“Erzurum’un simgesi”
Erzurum Ulucami’nin yakınlarında, eski kent suruna bitişik Çifte Minareli Medrese’nin kim tarafından ve ne zaman yaptırıldığı, yapıda herhangi bir kitabe yer almadığı için, kesin olarak bilinmiyor. Selçuklu Sultanı Alaeddin Keykubad’ın (hük. 1221-37) kızı Hüdavend Hatun veya İlhanlı vezirlerinden Süleyman Pervane’nin eşi Hundi Hatun adına inşa ettirildiği varsayılarak, yapı Hatuniye Medresesi olarak da adlandırılıyor ve genellikle 13. yüzyılın sonlarında yaptırıldığı kabul edilse de farklı malzemelerin varlığı, bugünkü medresenin daha eski tarihli bir yapı üzerine yapılmış olabileceğini de düşündürüyor.
Fotoğraf | Çifte Minareli Medrese, Erzurum
Yaklaşık 35x46 metre boyutlarındaki kesme taş medrese; iki katlı, dört eyvanlı ve açık avlulu medreseler grubuna giriyor. Binanın görkemli ön cephesinde, bir merdivenle çıkılan ve dışa doğru çıkıntı oluşturan taçkapı, bitki örgülü bordürle çevrili. İki tarafta bulunan minare kürsülerinin pabuç bölümlerinde, taçkapının üstü hizasında ve zemine yakın bölümlerinde, kabartma bir silmeyle çevrili nişler bulunuyor. Bu nişlerin içinde de hayatağacı kabartmaları yerleştirilmiş. Ağaçların gövdesindeki hilalden bir çift ejderha çıkıyor. Sağdaki hayatağacı figürünün tepesinde ise çift başlı kartal kabartması gözüküyor.

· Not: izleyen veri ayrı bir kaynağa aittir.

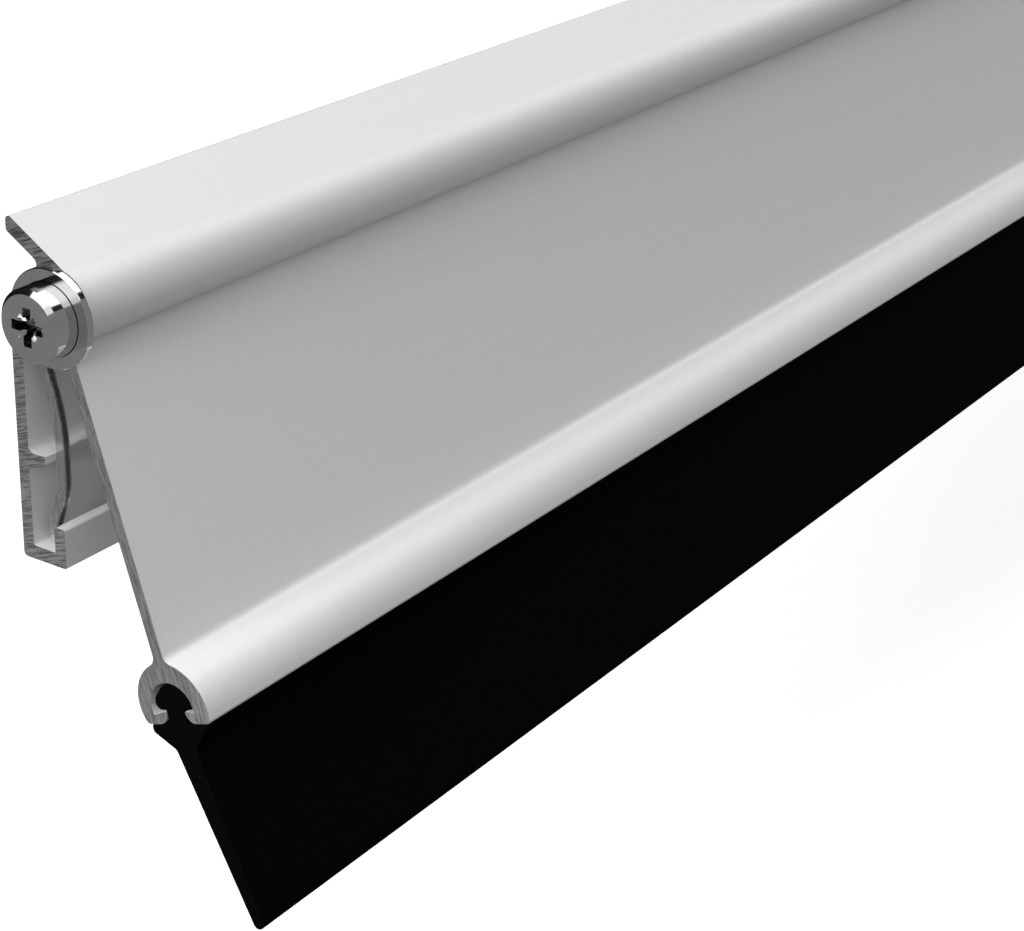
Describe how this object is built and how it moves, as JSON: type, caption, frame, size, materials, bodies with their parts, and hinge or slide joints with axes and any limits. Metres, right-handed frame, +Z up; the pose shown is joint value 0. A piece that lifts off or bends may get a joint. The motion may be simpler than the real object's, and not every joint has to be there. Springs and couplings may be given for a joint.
{
  "type": "automatic door bottom seal",
  "caption": "Surface-mounted door bottom seal: a fixed rail carries a sprung swinging flap whose rubber blade drops to the floor as the door shuts.",
  "frame": {"origin": "middle of the fixing-hole line, on the back face of the rear rail", "axes": "+X along the seal, +Y into the door's face, +Z up"},
  "size_m": [0.922, 0.0321, 0.0735],
  "materials": {
    "satin_aluminium": "satin light grey",
    "black_rubber": "smooth satin black",
    "spring_steel": "rolled, satin",
    "bright_plate": "polished bright plating"
  },
  "bodies": {
    "rail": {"rear_rail": "satin_aluminium", "return_spring_near": "spring_steel", "return_spring_far": "spring_steel", "pivot_washer_near": "bright_plate", "pivot_washer_far": "bright_plate", "pivot_screw_near": "bright_plate", "pivot_screw_far": "bright_plate"},
    "flap": {"swing_flap": "satin_aluminium", "wiper_blade": "black_rubber"}
  },
  "joints": [
    {"name": "flap_swing", "type": "hinge", "parent": "rail", "child": "flap", "pos_m": [0, -0.0063, 0.0104], "axis": [1, 0, 0], "range_deg": [0, 17], "stiffness_Nm_per_rad": 0.35, "springref_deg": -17.19, "deforming": ["return_spring_near", "return_spring_far"]}
  ]
}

Taçkapı ve bezeme özellikleriyle Sivas Gökmedrese’den izler taşıyan Çifte Minareli Medrese’nin zemin ve ikinci katında on dokuzar oda bulunuyor. 26x10 metre ölçülerindeki revaklı avluda, girişin batısındaki kare planlı mekanın eskiden mescit olarak kullanıldığı düşünülüyor. Güney eyvanın dış duvarlarına bitişik inşa edilen iki katlı kümbetin gövdesi 12 köşeli; üstü dıştan konik külah, içten kubbe ile örtülü ve saçağı, şeritler ve silmelerle bezeli. Ön cephede, iki tane insan başlı kanatlı pars figürü arasında, tahrip edildiği için zorlukla belli olan bir çift başlı kartal arması, kapının iki yanında birer hurma ağacı, bunlardan soldakinin üzerinde çift başlı bir kartalla iki yanında birer aslan kabartması yer alıyor.
Fotoğraf | Medrese’de düzenlenen bir etkinlikten
IV. Murad’ın (1612-40) emriyle bir dönem tophane, daha sonra kışla işlevi gören yapı, 1942-67 yılları arasında müze olarak hizmet verdi. Günümüzde ise çay bahçesi ve sergi salonu olarak kullanılıyor. Anadolu’daki benzerlerinin en büyüğü olan Çifte Minareli Medrese, taçkapısındaki hayvan ve bitki motifli zengin taş işlemeleriyle ve görkemli siluetiyle Erzurum’un mihenktaşı.